The Washington Times

Now seems to be the point in the epic duel for the GOP presidential nomination at which those who make it their business to analyze and interpret elections are throwing up their hands in confusion, and throwing themselves on the mercy of an electorate whose behavior has regularly confounded them. Although I have more than a few bruises from erroneous predictions this year, the course of events has been anything but chaotic. Let us review.

The GOP establishment – now consisting of a diverse but united group of Republican officeholders, donors, K Street lobbyists, policy experts and activists – settled early on Texas Gov. George W. Bush as their preferred standard-bearer for 2000. On the Democratic side, an establishment consisting of the same kinds of people long ago settled on Al Gore.

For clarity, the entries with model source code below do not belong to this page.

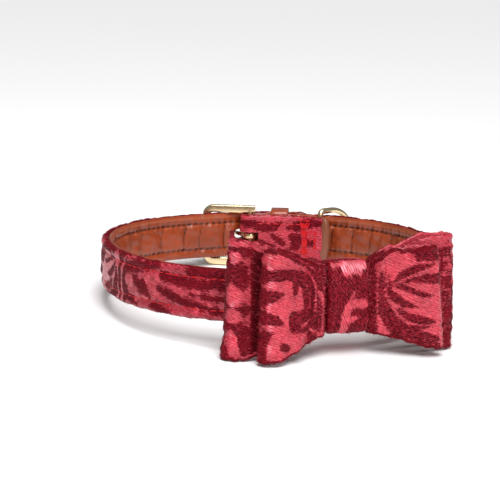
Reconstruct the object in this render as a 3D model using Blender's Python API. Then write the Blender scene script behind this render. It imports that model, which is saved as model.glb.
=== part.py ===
"""Dog collar: a padded brocade strap lined with leather, a gold buckle and a two-loop bow.

The collar is modelled upright in its own frame, in millimetres: X runs along the bow, Y from
the bow to the buckle, and Z across the strap's width, from its lower edge. It lies on the
table as it would by itself: the bow is taller than the strap, so the strap climbs from the
buckle to the bow, and the empty that carries every piece is tilted by that angle.
"""

import math
from collections import namedtuple

import bmesh
import bpy
import numpy as np
from mathutils import Matrix, Vector

MM = 0.001
GAP = 0.34

# The neck hole: the strap's outer face seen from above, a soft oval.
NECK_FRONT = 2.9
NECK_DEPTH = 140.4
NECK_LEFT = 64.4
NECK_RIGHT = 74.2
NECK_CENTRE_X = -9.5
NECK_SKEW = -1.9
NECK_ROUNDNESS = 2.15

# The strap.
STRAP_WIDTH = 20.0
COVER_THICKNESS = 2.8
LINING_THICKNESS = 1.4
FOLD_LENGTH = 39.4
TAIL_LENGTH = 31.0
TIP_LENGTH = 9.0
TIP_BLUNT = 0.16
HOLE_DIAMETER = 4.6
HOLE_SPACING = 12.0
HOLE_COUNT = 3
PRONG_HOLE = -4.35
SLOT_HEIGHT = 4.2
SLOT_REACH = 3.2

# The buckle, the keeper and the lead ring.
HEEL_X = 4.0
HEEL_DEPTH = 4.8
HEEL_RADIUS = 1.35
FRAME_LENGTH = 20.0
FRAME_BAR = 3.4
FRAME_THICKNESS = 2.4
FRAME_WINDOW = 20.6
FRAME_CORNER = 5.0
FRAME_TOE_DEPTH = -2.5
PRONG_RADIUS = 0.95
PRONG_EYE_RADIUS = 2.9
PRONG_EYE_WIDTH = 3.0
KEEPER_AT = 14.0
KEEPER_WIDTH = 8.0
KEEPER_THICKNESS = 1.2
KEEPER_EASE = 0.15
RING_AT = 34.5
RING_WIRE = 2.6
RING_WINDOW = 21.6
RING_REACH = 18.5
RING_SWING = 58.0

# The bow.
BOW_X = 0.8
BOW_CENTRE_Z = 10.9
WAIST_HALF_HEIGHT = 11.2
WAIST_ROUNDING = 0.6
PLY_AT_WAIST = 1.35
PLY_AT_WING = 2.0
FOLD_RADIUS = 3.6
KNOT_WIDTH = 16.2
KNOT_THICKNESS = 2.1
KNOT_CORNER = 1.2
KNOT_TAPER = 0.08

# How far the bow and the buckle frame reach below the strap's lower edge, and the tilt
# that lets both touch the table.
BOW_DROP = 10.93
FRAME_DROP = (FRAME_WINDOW - STRAP_WIDTH) / 2 + FRAME_BAR
TILT = math.atan2(BOW_DROP - FRAME_DROP, NECK_DEPTH + NECK_FRONT)

# Where the strap runs: distance along the neck from the heel bar, depth of the seam
# between cover and lining inside the neck outline, and the thickness of both layers.
Run = namedtuple("Run", "along depth cover lining")
TOE = -FRAME_LENGTH
FOLD_RUNS = [
    Run(FOLD_LENGTH, 8.6, 1.8, 1.0),
    Run(RING_AT, 9.3, 1.8, 1.0),
    Run(25.0, 7.7, 1.8, 1.0),
    Run(KEEPER_AT, 7.8, 1.7, 1.0),
    Run(6.0, 7.6, 1.6, 1.0),
    Run(0.0, 7.65, 1.6, 1.0),
]
START_RUNS = [
    Run(0.0, 1.95, 1.6, 1.0),
    Run(7.0, 2.35, 2.1, 1.2),
    Run(15.0, 2.95, 2.8, 1.4),
]
END_RUNS = [
    Run(-45.0, 2.95, 2.8, 1.4),
    Run(-30.0, 2.85, 2.6, 1.3),
    Run(TOE, 2.45, 2.1, 1.1),
    Run(-10.0, 0.75, 1.9, 1.0),
    Run(-4.0, -0.85, 1.9, 1.0),
    Run(0.0, -1.4, 1.9, 1.0),
    Run(8.0, -1.65, 2.0, 1.0),
    Run(KEEPER_AT, -1.75, 2.0, 1.0),
    Run(24.0, -2.1, 2.0, 1.0),
    Run(TAIL_LENGTH, -3.0, 1.9, 1.0),
]

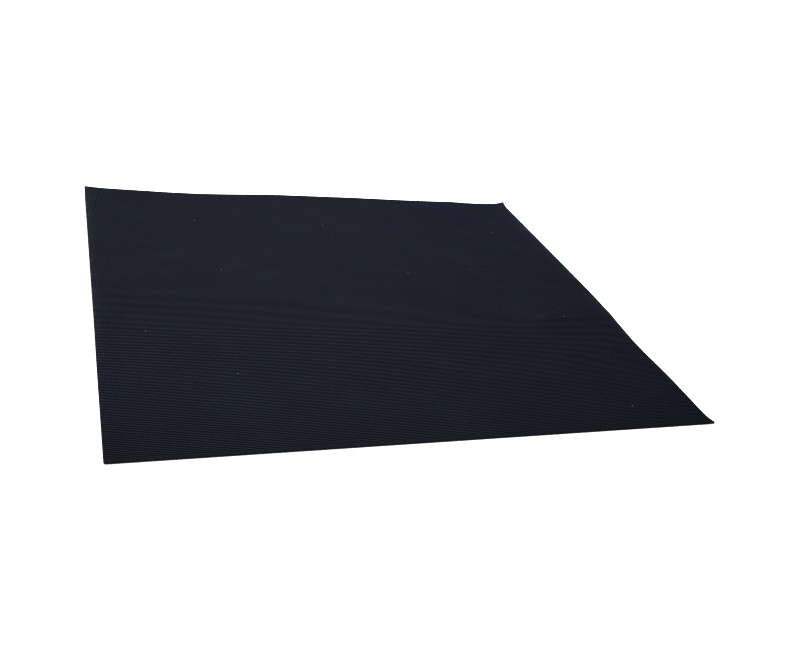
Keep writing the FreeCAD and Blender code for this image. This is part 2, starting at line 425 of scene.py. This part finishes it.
# How much it varies: (lowest, highest) factor on the shade or on a colour. A hue of 0.5 is unchanged.
RIB_SHADE = (0.12, 1.0)
FLOAT_SHADE = (0.74, 1.0)
FIBRE_SHADE = (0.62, 1.0)
FILAMENT_SHADE = (0.58, 1.0)
PATCH_VALUE = (0.90, 1.10)
PATCH_HUE = (0.474, 0.526)
PATCH_SATURATION = (0.93, 1.07)
PATCH_GREEN = (0.950, 1.045)

# Painted shade, from 0 to 1 between these places, towards the near right corner: the fabric there is made
# darker, redder, less blue and with fainter rows, as where less light falls
SHADED_NEAR_RIGHT_X = (-50 * MM, 240 * MM)
SHADED_NEAR_RIGHT_Y = (100 * MM, -200 * MM)
SHADED_NEAR_RIGHT_ROWS = 0.45
SHADED_NEAR_RIGHT_VALUE = 0.76
SHADED_NEAR_RIGHT_RED = 1.08
SHADED_NEAR_RIGHT_BLUE = 0.82

# Fabric that was rubbed, along the side edges, and less so at their near ends
SIDE_HEM = 10 * MM
SIDE_HEM_Y = (-HALF_LENGTH, 0.5 * HALF_LENGTH)
RUBBED_AT_NEAR_END = 0.25
RUBBED_VALUE = 2.1
RUBBED_RED = 1.35
RUBBED_BLUE = 0.80

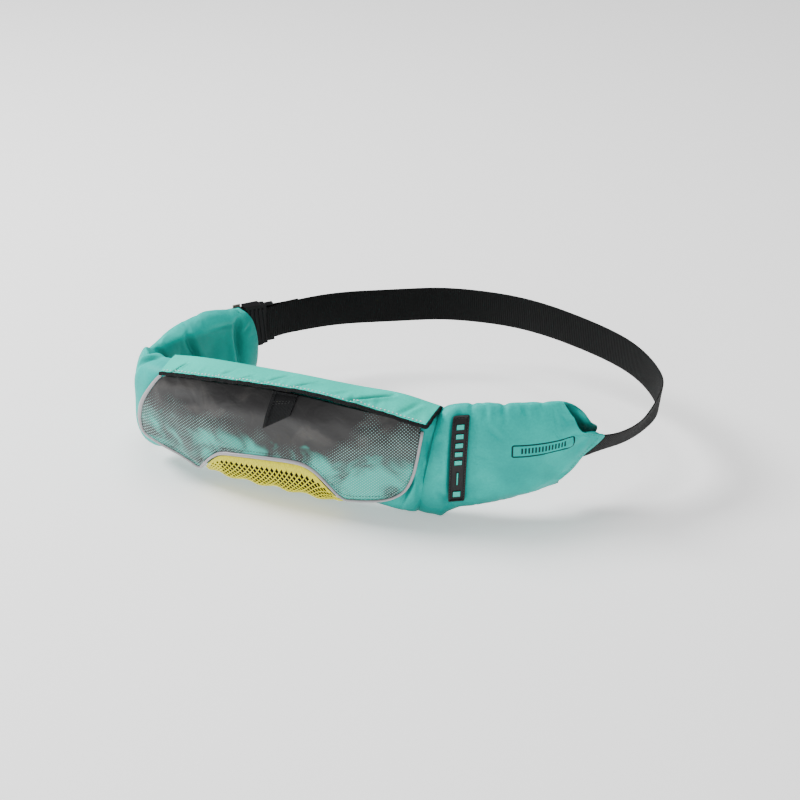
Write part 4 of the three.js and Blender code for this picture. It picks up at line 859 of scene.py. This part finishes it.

The principal reason for the selection of the Texas governor was his presumed electability, the collective judgment first of the party’s popular governors, subsequently confirmed by public opinion polls showing Mr. Bush with a large lead against Mr. Gore. Notwithstanding those polls – which, to be sure, were at least arguably meaningless given the early date and the fact that no real campaigning had gone on – Democrats could find no good reason to look elsewhere than the office of the man who had been vice president through eight years of peace and unprecedented prosperity.

Yet only sitting presidents win nominations by coronation (and not even all of them). Mr. Gore drew one challenger; Mr. Bush, depending on how you look at it, drew several, or none, or one.

Bill Bradley wants to be president and is a credible candidate for that office. On the Republican side, for a long time it was impossible to say the same two things about any of Mr. Bush’s challengers. Mr. McCain, a credible candidate, looked to be smiling his way through a campaign without doing what would be necessary to dethrone the front-runner.

In both the GOP and Democratic cases, we have party establishments fully vested in their chosen candidates, and the importance of this simply cannot be overstated. Party establishments do not go on to reject the conclusions they themselves have reached. Rather, they fight to put down challenges. By the time of the South Carolina primary in 1996, for example, even Republicans acknowledged Bob Dole would likely be a weak challenger to Bill Clinton. Yet they did not quickly search for another nominee; instead, they did everything in their power to shore up Mr. Dole’s bid for the nomination.

The only way around the establishment is by popular vote. Yet this is, if anything, even harder than it sounds. In the first place, the party establishment view does not emerge in isolation from the view of the party rank and file – not unless the establishment is woefully out of touch. In fact, the establishment view generally comports rather well with the rank-and-file view. In the second place, the establishment has clout. Political machines are not omnipotent, but they are relevant in turning out voters. On either the Democratic or Republican side this year, as most years, the victory of an insurgent campaign would be wrenching and have drastic consequences.

Mr. Bradley looks to have lost any traction he might have been gaining among voters against the Democratic establishment choice. Mr. McCain rebounded from a serious loss in South Carolina with a victory in Michigan propelled by non-GOP turnout and proof from his home state of Arizona, at least, that Republicans will vote for him in majority numbers. He remains a long-shot possibility.

But the extent of the turmoil in the Republican Party produced by Mr. McCain’s successes to date is only now becoming clear. Mr. McCain emerged after his New Hampshire victory a candidate transformed: He is now playing to win. In practical terms, that means going after George W. Bush and taking him down.

Could a McCain candidacy have aimed only at the perceived inadequacies of the front-runner? Could a more conservative-sounding John McCain have continued to draw huge crowds and bring new voters as well as rank-and-file Republicans in on the strength of the message that George W. Bush wasn’t up to the task? In short, could Mr. McCain have derailed Mr. Bush while simultaneously preparing the way for the GOP as a whole to embrace the upstart?

In the real world, Mr. McCain seems to have felt he did not have that choice. Mr. Bush is more than a figurehead for the GOP establishment, someone removable at will in the event a more desirable figurehead comes along. Mr. Bush and the establishment are organically conjoined. Hence, Mr. McCain’s attack on Mr. Bush has now become equally a no-holds-barred attack on the GOP establishment. Mr. McCain seems to understand that it is more than just Mr. Bush who must fall if Mr. McCain is going to prevail. The establishment must fall with Mr. Bush.

An equally interesting question is what Mr. McCain does with this “McCain phenomenon” if he happens to lose. Does his political horizon extend beyond 2000? If so, then he needs Mr. Bush to lose in November to set the stage for the Gore-McCain confrontation of 2004.

The outcome may be uncertain, but the real issues and the stakes in this election are clear. Goetterdaemmerung, anyone?